Painting, is better fitted to suggest time than is sculpture. This is so because painting, as a rule, can represent a larger space than sculpture,—a space filled with more objects and figures and indicating, therefore, more interchange between them of cause and effect. . . We seldom see in a picture a figure that stands out from all surrounding figures, asserting such claims to preeminent and exclusive attention as is common in groups of statuary. Continuing this line of thought, we shall soon recall how superlatively we have enjoyed certain statues, for the very reason, apparently, that they were placed so that one could view them apart from anything else, statues that stand in rows, or in alcoves by themselves. Essentials of Aesthetics, X.

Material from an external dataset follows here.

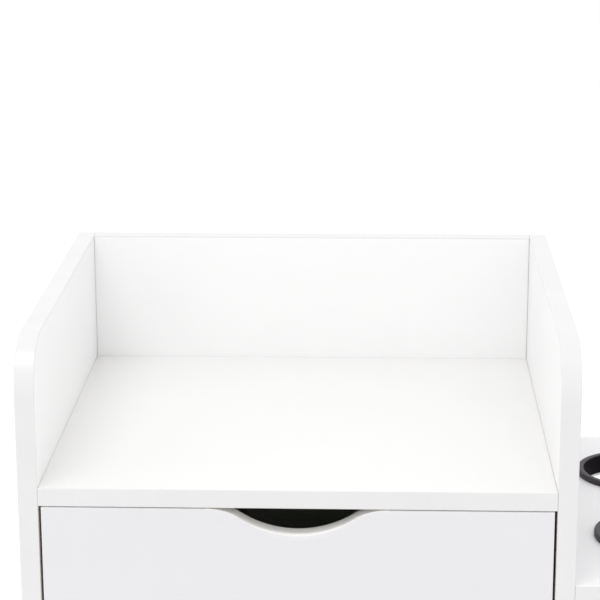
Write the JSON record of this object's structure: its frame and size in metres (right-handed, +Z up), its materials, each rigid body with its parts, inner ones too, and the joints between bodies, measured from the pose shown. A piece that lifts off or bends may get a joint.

The difference between that which is appropriately represented in painting and in sculpture is very truthfully suggested, though not entirely indicated, by the difference, which all recognize, between the meaning of the terms picturesque and statuesque. The picturesque, as defined on page 28o, involves a conception of much and minute variety. And this is just what painting involves. The color that is used in it, and not in sculpture, is never well applied unless it imitates the influences of light and shade in nature to such a degree as to cause slight differences at almost every perceptible point. Besides this, color enables the artist to separate, one from another, and thus to represent clearly, a very large number of small details most of which would be indistinguishable if an attempt were made to indicate them in sculpture. On the other hand, the statuesque involves the conception of something that stands out by itself,—something that, because it has bulk or body, can be looked at from every side. Even when the term applies to the sculpture of mere relief, the solidity of the medium that is used in it, and not in painting, tends to separate every contour from every other by emphatically defined outlines. These outlines, too, must be comparatively few in number and the objects which they delineate comparatively large in size. Thus the limitations of the material used in each of the arts deter-mine the limitations of the subjects which it and it alone can appropriately embody. On account of the minute representative possibilities of color, one can make a painting of a landscape, and can crowd into a small compass a large number of figures and faces, appearing almost immediately beside or behind one another. In sculpture, landscape is wellnigh impossible, and so is any extensive grouping of figures. Even such figures as can be brought together must, owing to the uniformity of color, be very distinctly separated, and, as artistic effects produced through variety of hues are impossible, compensating artistic effects through the use of outlines become imperative. Hence parallelism, continuity, balance, symmetry, and kindred methods of aesthetically accenting the requirements of contour become more prominent.—The Representative Significance of Form, XXVII.

A picture and a statue may both imitate the same model. When we look at the former, we instinctively think of the model. When we look at the latter, we often think only of the effects that human nature in general has had upon form in the abstract. While painting may represent only a person, sculpture is more likely to represent a personage.—Art in Theory, XIX.

Painting that depicts leaves, flowers, fruit, and children, or grown people as doing very trifling things, may rank high, because manifesting a high degree of skill in drawing and coloring. The more minute the factors with which both of these deal, the more difficult, often, is it to attain success. Besides this, almost any scene which painting depicts includes a very large number of different objects; and these to an extent may compensate in quantity for what the general subject lacks in quality. But in sculpture the conditions are different. There is almost no comparison between carving the wreath of a column's capital and the contour of a human body; and, if the latter have to be carved at all, the difficulty of the work, the permanence of the material, and the fact that the body, when completed, is to be the sole object of attention, all combine to make it seem especially inappropriate to have it represent a trivial subject. It ought to be a dignified subject, or, in lieu of that, at least a subject treated in a dignified way. As for the dignity of the subject, notice that, in a sense not true of painting, it is appropriate that the figure delineated should be represented in a form greatly exaggerated. Very large pictures . . . sometimes offend us by their very size; and it is almost impossible to conceive of an attractive picture with figures of heroic proportions. But the "Moses" of Angelo or the "Liberty Enlightening the World" in New York do not offend us. On the contrary, very small pictures, as in miniatures, are often extremely pleasing and valuable. But most of us cannot avoid feeling, when we see the bronze doors of the Capitol at Washington, that the small size of the figures makes the work expended upon them hardly worth while, because such subjects could have been represented so much more satisfactorily in pictures.—The Representative Significance of Form, XXVII.

An art is always fulfilling its best possibilities when it is doing that which it and it alone can do. What painting can do and sculpture cannot, is to produce effects through the use of pigments. What sculpture can do and painting can-not, is to produce effects through the use of bulk, including outlines representing length, breadth, and thickness.—Idem, XXVII.